[HexDecOctBin]

If someone from Teardown dev team is here, did you guys ever tried to do the physics in voxel space? If I understand correctly, Teardown convert each physics chunk into a mesh and feeds all the meshes into a traditional physics engine. But this means that the voxel models remain constrained to the voxel grid only locally but not globally.

I have been trying to figure out a way to do physics completely in voxel space to ensure a global grid. But I have not been able to find any theory of Newtonian Mechanics that would work in discretised space (Movable Cellular Automata was the closest). I wonder if anyone in the Teardown dev team tried to solve this problem?

[DecoPerson]

(I’m not a Teardown dev!)

I tried this on a local project. It looks very jank and the math falls apart quickly. Unfortunately, using a fixed axis-aligned grid for rotating reference frames is not practical.

One to thing I wanted to try but didn’t, was to use dynamic axes. So once an entity is created (that is, a group of voxels not attached to the world grid), it gets its own grid that can rotate relative to the world grid. The challenge would be collision detection between two unaligned grids of voxels. Converting the group to a mesh, like Teardown does, would probably be the easiest and most effective way, unless you want to invent some new game-physics math!

[SiempreViernes]

This sounds like a fun thing to do simply for the pleasing global consistency, but the price you will pay is that the physics will inevitably look weird since all our intuition is for smooth space. In this sense it's like those games that try to put you into a 4D space, where the weirdness is sort of the point.

Not sure what you mean with the claim that Newtonian Mechanics doesn't work in discretised space? I'm know there are plenty of codes that discretise space and solve fluid mechanical problems, and that's all Newtonian physics.

Of course you need a quite high resolution (compared to the voxel grid in teardown) when you discretise for it to come out like it does in reality, but if you truly want discretised physics on the same coarse scale as the voxels in teardown you can just run these methods and accept it looks weird.

[aruametello]

(not a teardown dev)

i had brainstormed a bit a similar problem (non world aligned voxels "dynamic debris" in a destructible environment. One of the ideas that came through was to have a physics solver like the physX Flex sdk.

https://developer.nvidia.com/flex * 12 years old, but still runs in modern gpus and is quite interesting on itself as a demo * If you run it, consider turning on the "debug view", it will show the colision primitives intead of the shapes.

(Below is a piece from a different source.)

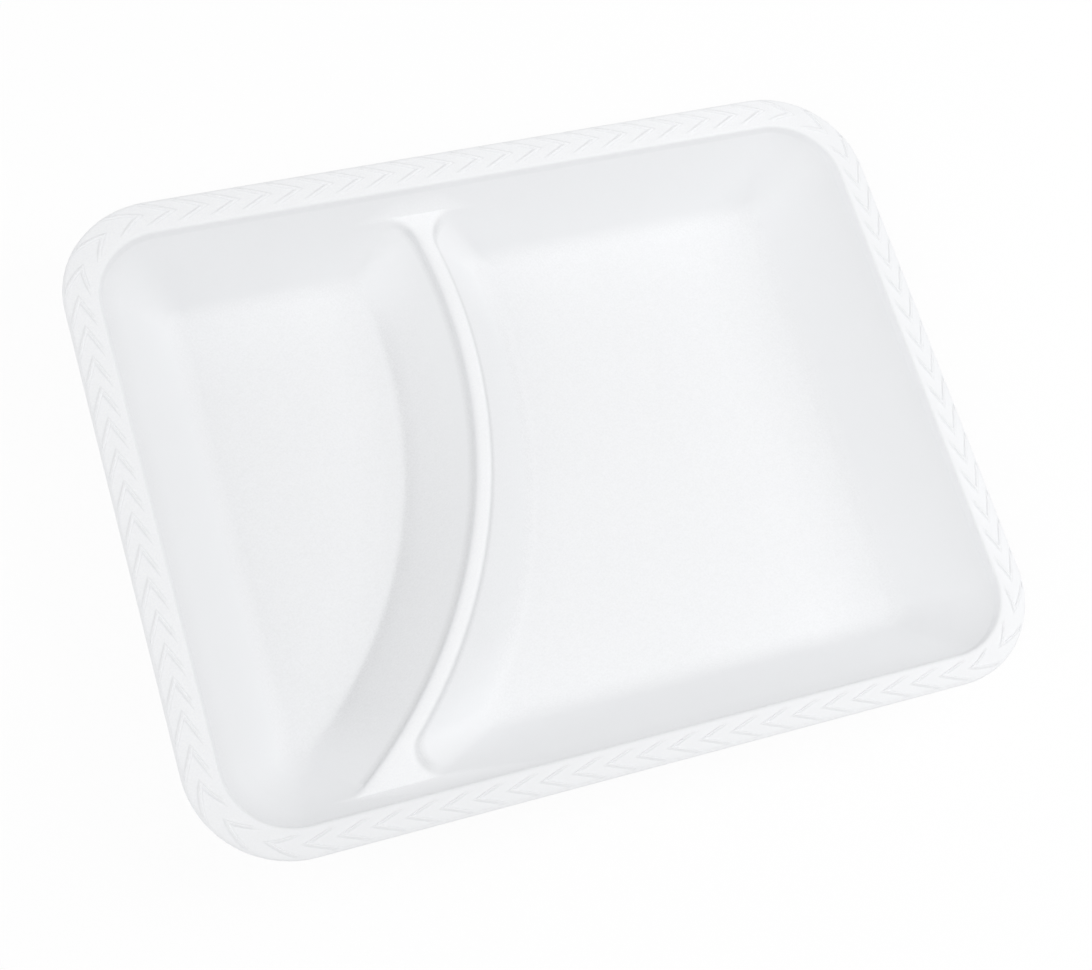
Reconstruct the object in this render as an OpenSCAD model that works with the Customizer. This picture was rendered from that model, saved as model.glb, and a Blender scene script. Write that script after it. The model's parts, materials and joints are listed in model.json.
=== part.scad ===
// Two-compartment foam plate, drawn from one sheet.
// The origin is the middle of the underside, on the table. X runs along the plate, Y across it, Z up.

/* [Plate] */
// Outside length of the rim
plate_l = 235; // [210:1:270]
// Outside width of the rim
plate_w = 184; // [165:1:215]
// Height of the rim's top above the table
plate_h = 25; // [22:0.5:32]
// Radius of the outline's corners
corner_r = 27.5; // [24:0.5:34]
// Thickness of the foam sheet
sheet_t = 2.2; // [1.6:0.1:2.8]

/* [Rim] */
// Width of the rim's sloping top
rim_w = 7.7; // [7.2:0.1:10]
// Fall of the rim from its inner edge to its outer edge
rim_fall = 2; // [1.2:0.1:3]
// Thickness of the rounded outer edge
edge_t = 1.4; // [1:0.1:2]
// Radius of the rounded edge round each compartment
lip_r = 0.9; // [0.5:0.1:1.2]
// Depth of the steep lip under that edge
lip_h = 2.2; // [1.6:0.1:3]
// Steepness of the lip, in degrees from the level
lip_angle = 72; // [65:1:80]

/* [Chevrons] */
// Spacing of the raised chevrons along the straight sides
chevron_pitch = 8.85; // [8:0.05:12]
// Chevrons in each corner
corner_chevrons = 3; // [2:1:4]
// Distance of a chevron's point from the outer edge
chevron_inset = 4; // [3.8:0.1:4.6]
// Length of each arm of a chevron
arm_l = 7.9; // [6:0.1:8.3]
// Angle of each arm from the line of the rim
arm_angle = 23; // [18:1:24]
// Width of the raised line
arm_w = 0.9; // [0.6:0.1:1.2]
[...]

General purpose physics engine solvers arent that much gpu friendly, but if the only physical primitive shape being simulated are spheres (cubes are made of a few small spheres, everything is a bunch of spheres) the efficiency of the simulation improves quite a bit. (no need for conditional treatment of collisions like sphere+cube, cube+cylinder, cylinder+sphere and so on)

wondered if it could be solved by having a single sphere per voxel, considering only the voxels at the surface of the physically simulated object.

[Aeolun]

You could project your dynamic objects to world coordinates, but it would look pretty wonky for small objects. A grid is just fundamentally not going to look very physical.

Maybe you could simulate physics but completely constrain any rotation? Then you’d have falling stuff, and it could move linearly (still moving in 3d space but snapping to the world grid for display purposes)?